O que ainda falta para o Brasil decolar?

Um pouco mais de pensamento coletivo. Por exemplo, todas as cidades do mundo já entenderam que não é o carro que vai resolver a parada da mobilidade. Lá fora, os ricos brigam para ter metrô. Richard Branson pega metro em Londres e Warren Buffett em Nova York. Aqui, os ricos não só não brigam pelo metrô, como tem gente que não quer metrô perto de casa. É uma questão cultural e educacional, o brasileiro tem o defeito de querer resolver só o problema dele e não da coletividade. Se o Morumbi está inseguro, ele compra um carro blindado e acabou o problema. Não se questiona porque o Morumbi está inseguro, nem como a situação chegou a esse ponto, com essa arquitetura de muros altos que deixa as ruas vazias, sem comércio, sem gente andando, totalmente vulneráveis pela falta de vida que as caracteriza.

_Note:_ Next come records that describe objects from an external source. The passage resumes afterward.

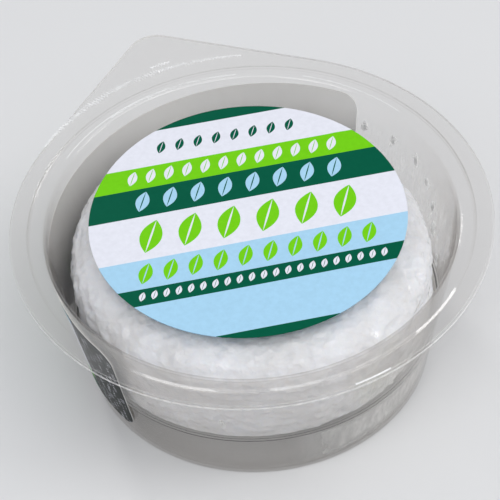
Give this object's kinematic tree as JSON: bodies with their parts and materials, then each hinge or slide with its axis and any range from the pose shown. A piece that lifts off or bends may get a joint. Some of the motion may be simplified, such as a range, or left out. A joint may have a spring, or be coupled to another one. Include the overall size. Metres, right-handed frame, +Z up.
{
  "type": "goat cheese in a sealed tub",
  "caption": "Round white fresh goat cheese on the raised floor of a clear tub, with a clear film sealed over its flange, a round striped label and a wide side label.",
  "frame": {"origin": "under the middle of the bounding box, on the plane that the base ring stands on", "axes": "+Z up out of the tub, +Y towards the peel corner of the flange"},
  "size_m": [0.113, 0.1272, 0.0441],
  "materials": {
    "clear_plastic": "clear thermoformed plastic, glossy",
    "clear_film": "clear sealed film, glossy",
    "printed_label": "satin print in bands of white, green, lime and pale blue",
    "white_label": "matt white paper",
    "white_curd": "moist white fresh curd, slightly pitted"
  },
  "bodies": {
    "root": {"tub": "clear_plastic", "lid_film": "clear_film", "top_label": "printed_label", "side_label": "white_label", "cheese": "white_curd"}
  },
  "joints": []
}
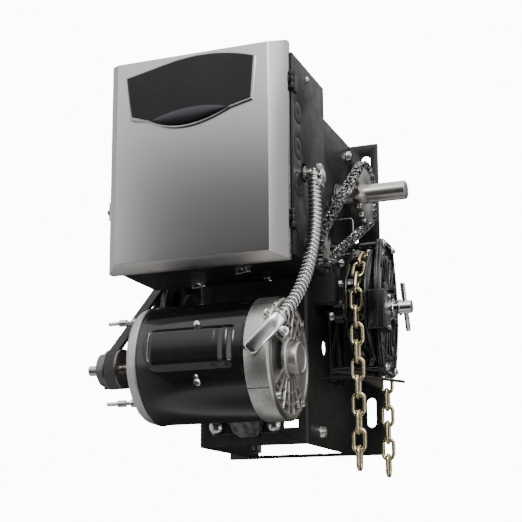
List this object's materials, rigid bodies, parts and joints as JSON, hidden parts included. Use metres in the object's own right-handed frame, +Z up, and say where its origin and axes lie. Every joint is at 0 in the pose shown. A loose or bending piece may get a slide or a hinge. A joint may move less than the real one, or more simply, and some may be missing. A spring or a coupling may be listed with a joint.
{
  "type": "industrial door operator",
  "caption": "Wall-hung jackshaft door operator: motor, belt and clutch, roller chains, output shaft, chain hoist and hinged control box.",
  "frame": {"origin": "on the wall plane at the centre of the four mounting slots", "axes": "+Z up, +Y into the wall, +X to the right as seen from the front, along the output shaft to its free end"},
  "size_m": [0.3605, 0.3709, 0.4943],
  "materials": {
    "black_coat": "satin black powder coat",
    "gloss_black": "gloss black paint",
    "brushed_silver": "brushed",
    "badge_black": "gloss black",
    "cast_alu": "rough cast",
    "zinc": "bright zinc",
    "gold_zinc": "yellow zinc on steel",
    "shaft_steel": "turned",
    "dark_steel": "oiled",
    "pale_steel": "zinc plated",
    "cast_black": "black paint",
    "grey_iron": "machined",
    "belt_rubber": "matte",
    "black_plastic": "matte black",
    "white_nylon": "satin",
    "board_green": "satin",
    "friction": "matte"
  },
  "bodies": {
    "operator": {"frame_channel": "black_coat", "tie_plate": "black_coat", "ground_lug": "pale_steel", "frame_bolts": "zinc", "control_box": "black_coat", "box_screws": "zinc", "box_hinges": "black_coat", "sub_panel": "pale_steel", "logic_board": "board_green", "transformer": "dark_steel", "contactor": "black_plastic", "terminal_strip": "black_plastic", "limit_bracket": "pale_steel", "limit_switches": "black_plastic", "nut_retainer": "pale_steel", "motor_shell": "gloss_black", "bell_right": "cast_alu", "bell_left": "cast_alu", "bearing_cap": "cast_alu", "through_bolts": "zinc", "stator": "grey_iron", "capacitor_cover": "gloss_black", "run_capacitor": "cast_alu", "motor_base": "gloss_black", "carriage_bolts": "zinc", "conduit": "zinc", "box_connector": "zinc", "motor_connector": "zinc", "v_belt": "belt_rubber", "shaft_bearings": "grey_iron", "drive_chain": "dark_steel", "limit_chain": "dark_steel", "hoist_bracket": "cast_black", "chain_guard": "cast_black", "chain_guide": "dark_steel", "hand_chain": "gold_zinc", "interlock_switch": "black_plastic", "release_rod": "zinc"},
    "output_shaft_group": {"output_shaft": "shaft_steel", "output_sprocket": "dark_steel", "limit_sprocket": "pale_steel"},
    "clutch_shaft_group": {"clutch_shaft": "shaft_steel", "drive_pulley": "grey_iron", "clutch_plates": "friction", "clutch_spring": "pale_steel", "clutch_nut": "pale_steel", "drive_sprocket": "dark_steel", "t_bar": "pale_steel"},
    "hand_wheel": {"pocket_wheel": "cast_black"},
    "motor_rotor": {"motor_shaft": "shaft_steel", "rotor_core": "grey_iron", "motor_fan": "black_plastic", "motor_pulley": "dark_steel"},
    "limit_shaft_group": {"limit_shaft": "shaft_steel"},
    "close_limit_nut": {"close_nut": "white_nylon"},
    "open_limit_nut": {"open_nut": "white_nylon"},
    "box_cover": {"cover": "brushed_silver", "cover_hinges": "black_coat", "badge": "badge_black", "cover_catch": "zinc"}
  },
  "joints": [
    {"name": "output_turn", "type": "hinge", "parent": "operator", "child": "output_shaft_group", "pos_m": [0, -0.0707, 0.1158], "axis": [1, 0, 0], "continuous": true, "deforming": ["drive_chain", "limit_chain"]},
    {"name": "clutch_turn", "type": "hinge", "parent": "operator", "child": "clutch_shaft_group", "pos_m": [0, -0.09661, -0.04967], "axis": [1, 0, 0], "continuous": true},
    {"name": "hand_wheel_turn", "type": "hinge", "parent": "operator", "child": "hand_wheel", "pos_m": [0, -0.09661, -0.04967], "axis": [1, 0, 0], "continuous": true, "deforming": ["hand_chain"]},
    {"name": "motor_turn", "type": "hinge", "parent": "operator", "child": "motor_rotor", "pos_m": [0, -0.288, -0.1401], "axis": [1, 0, 0], "continuous": true},
    {"name": "limit_turn", "type": "hinge", "parent": "operator", "child": "limit_shaft_group", "pos_m": [0, -0.25968, -0.00506], "axis": [1, 0, 0], "continuous": true},
    {"name": "close_nut_slide", "type": "slide", "parent": "operator", "child": "close_limit_nut", "axis": [1, 0, 0], "range_m": [-0.02, 0.014]},
    {"name": "open_nut_slide", "type": "slide", "parent": "operator", "child": "open_limit_nut", "axis": [1, 0, 0], "range_m": [-0.014, 0.012]},
    {"name": "cover_hinge", "type": "hinge", "parent": "operator", "child": "box_cover", "pos_m": [0.0989, -0.3314, 0], "axis": [0, 0, 1], "range_deg": [0, 110]}
  ],
  "couplings": [
    {"joint": "clutch_turn", "follows": "output_turn", "ratio": 2.8},
    {"joint": "hand_wheel_turn", "follows": "output_turn", "ratio": 2.8},
    {"joint": "motor_turn", "follows": "output_turn", "ratio": 10.139},
    {"joint": "limit_turn", "follows": "output_turn", "ratio": 2.2222}
  ]
}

Está demorando muito para começarmos a pensar no bem do outro para termos o nosso bem agregado. O Brasil tem uma vantagem enorme por ter uma população tão grande. Um país com 200 milhões de pessoas com um alto nível de educação pode e deve ser “primeiro mundo”, se quiser. Se as cidades começarem a ser planejadas de uma maneira diferente e o acesso à informação for mais democrático, com as pessoas pensando que a escola pública que o filho delas vai estudar tem que ser a melhor do mundo e que nela vão estudar pessoas de todas as classes sociais – que serão cidadãos melhores por causa disso –, o país vai dar um salto enorme. Há algumas décadas, era preciso ter uma Ford para ser milionário. Hoje, a pessoa cria um iPhone, um Facebook, um Buscapé e fica milionária, empregando outras pessoas e gerando riquezas para o pais. Ou seja, dar uma boa educação a todos pode ajudar a construir um país melhor para todos, inclusive para quem se recusa a aceitar e acreditar nisso.